"""

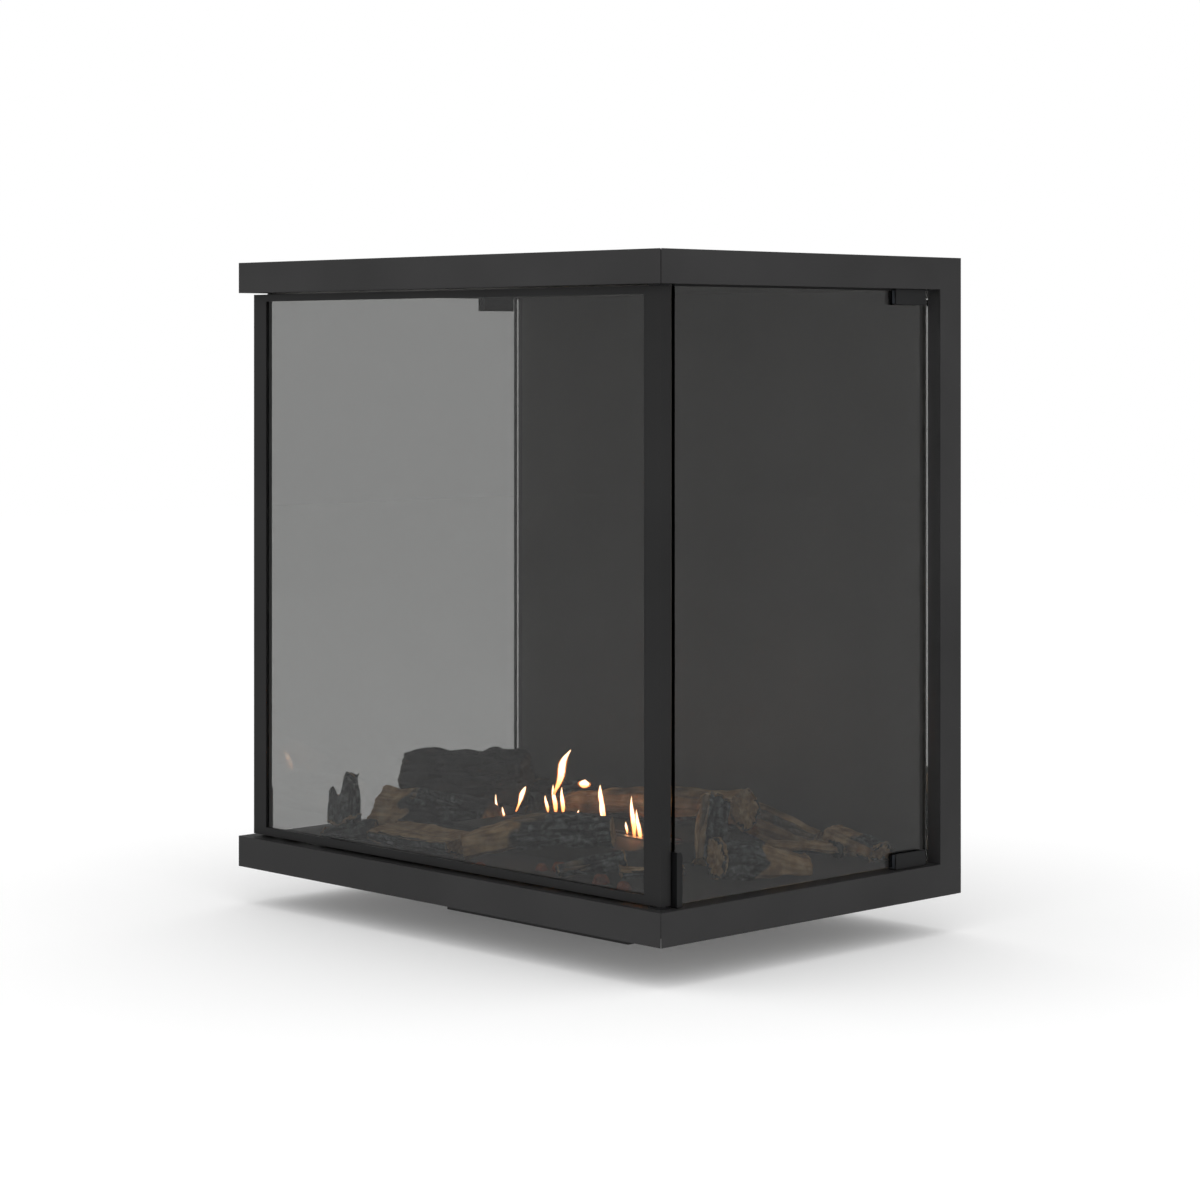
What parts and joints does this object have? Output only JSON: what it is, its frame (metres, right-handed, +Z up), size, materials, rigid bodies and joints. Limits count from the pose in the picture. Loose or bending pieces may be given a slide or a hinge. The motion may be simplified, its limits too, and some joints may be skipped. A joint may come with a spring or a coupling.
{
  "type": "three-sided fireplace",
  "caption": "Black steel three-sided fireplace with a hinged glass door, frameless side panes, a solid back, a burner box underneath and a bed of ceramic logs.",
  "frame": {"origin": "centre of the underside of the burner box, on the vertical centre line of the cabinet", "axes": "+Z up, the door faces -Y, +X to the right seen from the front"},
  "size_m": [0.795, 0.533, 0.849],
  "materials": {
    "black_coat": "fine satin black powder coat",
    "door_coat": "satin black powder coat",
    "inner_black": "heat-proof matt dark grey paint",
    "plain_steel": "brushed stainless",
    "clip_steel": "satin black",
    "grey_pad": "matt bluish grey",
    "black_seal": "matt black",
    "clear_glass": "clear polished heat-proof glass with a faint tint",
    "brass_washer": "plain turned",
    "magnet_black": "matt black",
    "mineral_board": "pressed mineral fibre",
    "log_bark": "matt, moulded bark with charred patches",
    "log_split_face": "matt, moulded split grain",
    "ember_chip": "matt red-brown"
  },
  "bodies": {
    "cabinet": {"back_liner": "inner_black", "base_plate": "inner_black", "branch_front_right": "log_bark", "branch_right": "log_split_face", "burner_deck": "inner_black", "burner_housing": "black_coat", "burner_tank": "plain_steel", "burner_throat": "plain_steel", "catch_magnet": "magnet_black", "ceiling_plate": "inner_black", "clip_pads": "grey_pad", "countersunk_screws": "plain_steel", "crossmembers": "black_coat", "ember_chips": "ember_chip", "front_bottom_band": "black_coat", "front_top_band": "black_coat", "glass_top_seals": "black_seal", "insulation_board": "mineral_board", "log_back_centre": "log_bark", "log_back_left_round": "log_bark", "log_back_long": "log_split_face", "log_back_right": "log_bark", "log_corner_right": "log_bark", "log_front_centre": "log_bark", "log_front_left": "log_split_face", "log_front_right": "log_bark", "log_leaning_right": "log_bark", "log_left_low": "log_bark", "log_left_split": "log_split_face", "log_right": "log_bark", "pivot_bracket_bottom": "plain_steel", "pivot_bracket_top": "plain_steel", "pivot_washer": "brass_washer", "rear_bottom_tube": "black_coat", "rear_clips_bottom": "clip_steel", "rear_clips_top": "clip_steel", "rear_cover": "black_coat", "rear_cover_rails": "black_coat", "rear_post_left": "black_coat", "rear_post_right": "black_coat", "rear_top_tube": "black_coat", "side_bottom_tube_left": "black_coat", "side_bottom_tube_right": "black_coat", "side_glass_left": "clear_glass", "side_glass_right": "clear_glass", "side_top_tube_left": "black_coat", "side_top_tube_right": "black_coat", "stump_left": "log_split_face", "top_cover": "black_coat", "upright_clips": "clip_steel"},
    "door": {"door_post_right": "door_coat", "door_stile_left": "door_coat", "door_rail_bottom": "door_coat", "door_rail_top": "door_coat", "door_glass": "clear_glass", "glazing_tape": "black_seal", "glazing_beads": "door_coat", "door_end_blocks": "plain_steel", "catch_strike": "plain_steel"}
  },
  "joints": [
    {"name": "door_hinge", "type": "hinge", "parent": "cabinet", "child": "door", "pos_m": [0.377, -0.245, 0.449], "axis": [0, 0, 1], "range_deg": [0, 100]}
  ]
}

"""

§ **To be done**
Extract every line above exactly as it stands.

§ **Solution to the problem**
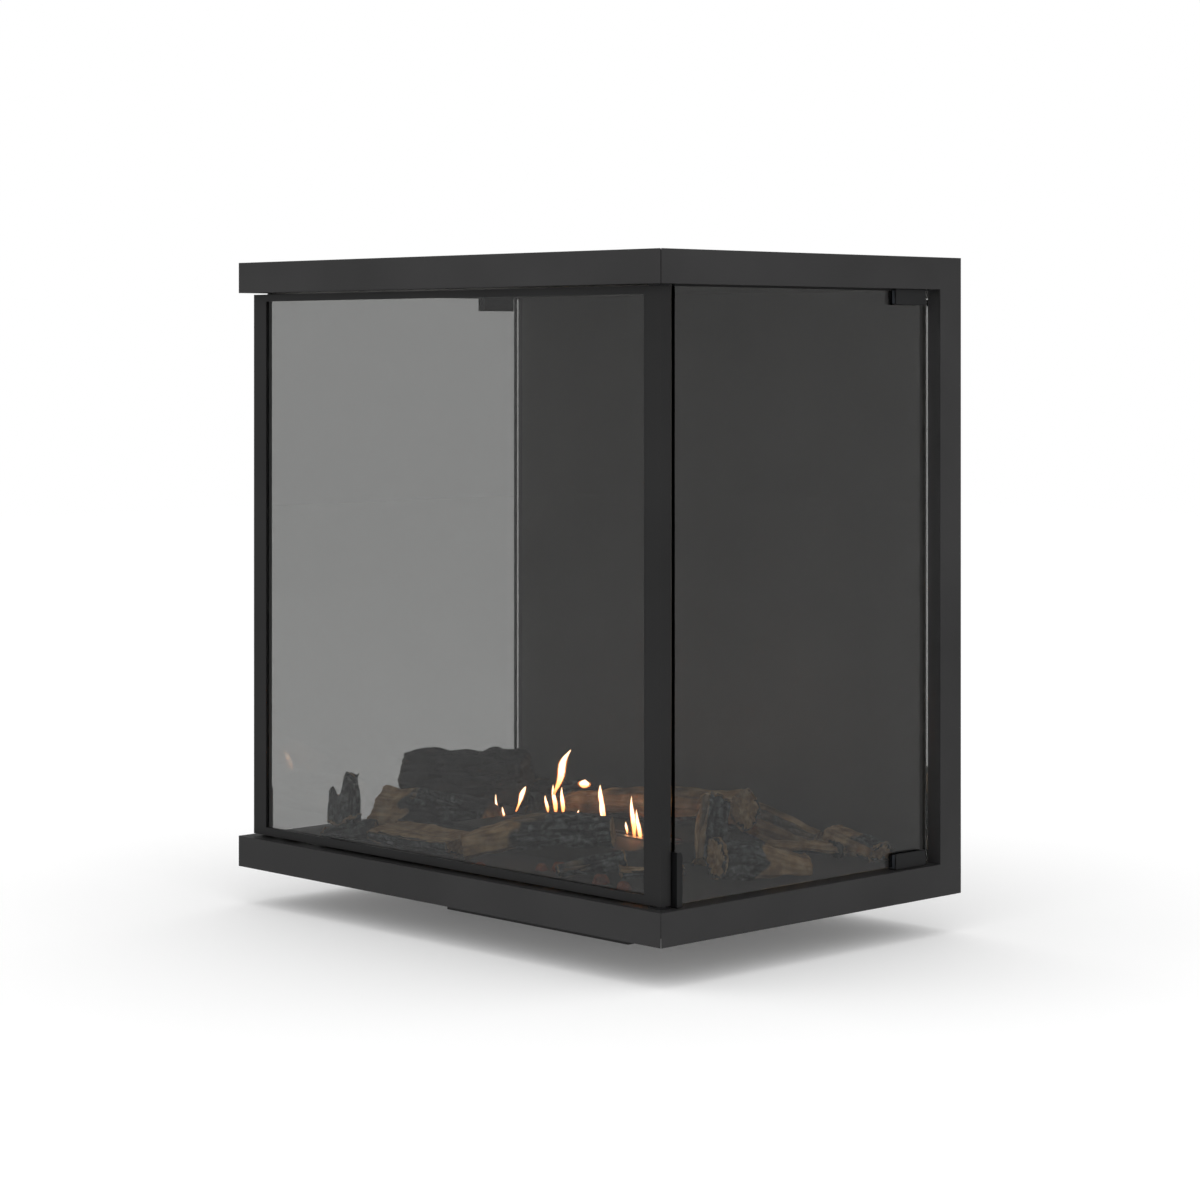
What parts and joints does this object have? Output only JSON: what it is, its frame (metres, right-handed, +Z up), size, materials, rigid bodies and joints. Limits count from the pose in the picture. Loose or bending pieces may be given a slide or a hinge. The motion may be simplified, its limits too, and some joints may be skipped. A joint may come with a spring or a coupling.
{
  "type": "three-sided fireplace",
  "caption": "Black steel three-sided fireplace with a hinged glass door, frameless side panes, a solid back, a burner box underneath and a bed of ceramic logs.",
  "frame": {"origin": "centre of the underside of the burner box, on the vertical centre line of the cabinet", "axes": "+Z up, the door faces -Y, +X to the right seen from the front"},
  "size_m": [0.795, 0.533, 0.849],
  "materials": {
    "black_coat": "fine satin black powder coat",
    "door_coat": "satin black powder coat",
    "inner_black": "heat-proof matt dark grey paint",
    "plain_steel": "brushed stainless",
    "clip_steel": "satin black",
    "grey_pad": "matt bluish grey",
    "black_seal": "matt black",
    "clear_glass": "clear polished heat-proof glass with a faint tint",
    "brass_washer": "plain turned",
    "magnet_black": "matt black",
    "mineral_board": "pressed mineral fibre",
    "log_bark": "matt, moulded bark with charred patches",
    "log_split_face": "matt, moulded split grain",
    "ember_chip": "matt red-brown"
  },
  "bodies": {
    "cabinet": {"back_liner": "inner_black", "base_plate": "inner_black", "branch_front_right": "log_bark", "branch_right": "log_split_face", "burner_deck": "inner_black", "burner_housing": "black_coat", "burner_tank": "plain_steel", "burner_throat": "plain_steel", "catch_magnet": "magnet_black", "ceiling_plate": "inner_black", "clip_pads": "grey_pad", "countersunk_screws": "plain_steel", "crossmembers": "black_coat", "ember_chips": "ember_chip", "front_bottom_band": "black_coat", "front_top_band": "black_coat", "glass_top_seals": "black_seal", "insulation_board": "mineral_board", "log_back_centre": "log_bark", "log_back_left_round": "log_bark", "log_back_long": "log_split_face", "log_back_right": "log_bark", "log_corner_right": "log_bark", "log_front_centre": "log_bark", "log_front_left": "log_split_face", "log_front_right": "log_bark", "log_leaning_right": "log_bark", "log_left_low": "log_bark", "log_left_split": "log_split_face", "log_right": "log_bark", "pivot_bracket_bottom": "plain_steel", "pivot_bracket_top": "plain_steel", "pivot_washer": "brass_washer", "rear_bottom_tube": "black_coat", "rear_clips_bottom": "clip_steel", "rear_clips_top": "clip_steel", "rear_cover": "black_coat", "rear_cover_rails": "black_coat", "rear_post_left": "black_coat", "rear_post_right": "black_coat", "rear_top_tube": "black_coat", "side_bottom_tube_left": "black_coat", "side_bottom_tube_right": "black_coat", "side_glass_left": "clear_glass", "side_glass_right": "clear_glass", "side_top_tube_left": "black_coat", "side_top_tube_right": "black_coat", "stump_left": "log_split_face", "top_cover": "black_coat", "upright_clips": "clip_steel"},
    "door": {"door_post_right": "door_coat", "door_stile_left": "door_coat", "door_rail_bottom": "door_coat", "door_rail_top": "door_coat", "door_glass": "clear_glass", "glazing_tape": "black_seal", "glazing_beads": "door_coat", "door_end_blocks": "plain_steel", "catch_strike": "plain_steel"}
  },
  "joints": [
    {"name": "door_hinge", "type": "hinge", "parent": "cabinet", "child": "door", "pos_m": [0.377, -0.245, 0.449], "axis": [0, 0, 1], "range_deg": [0, 100]}
  ]
}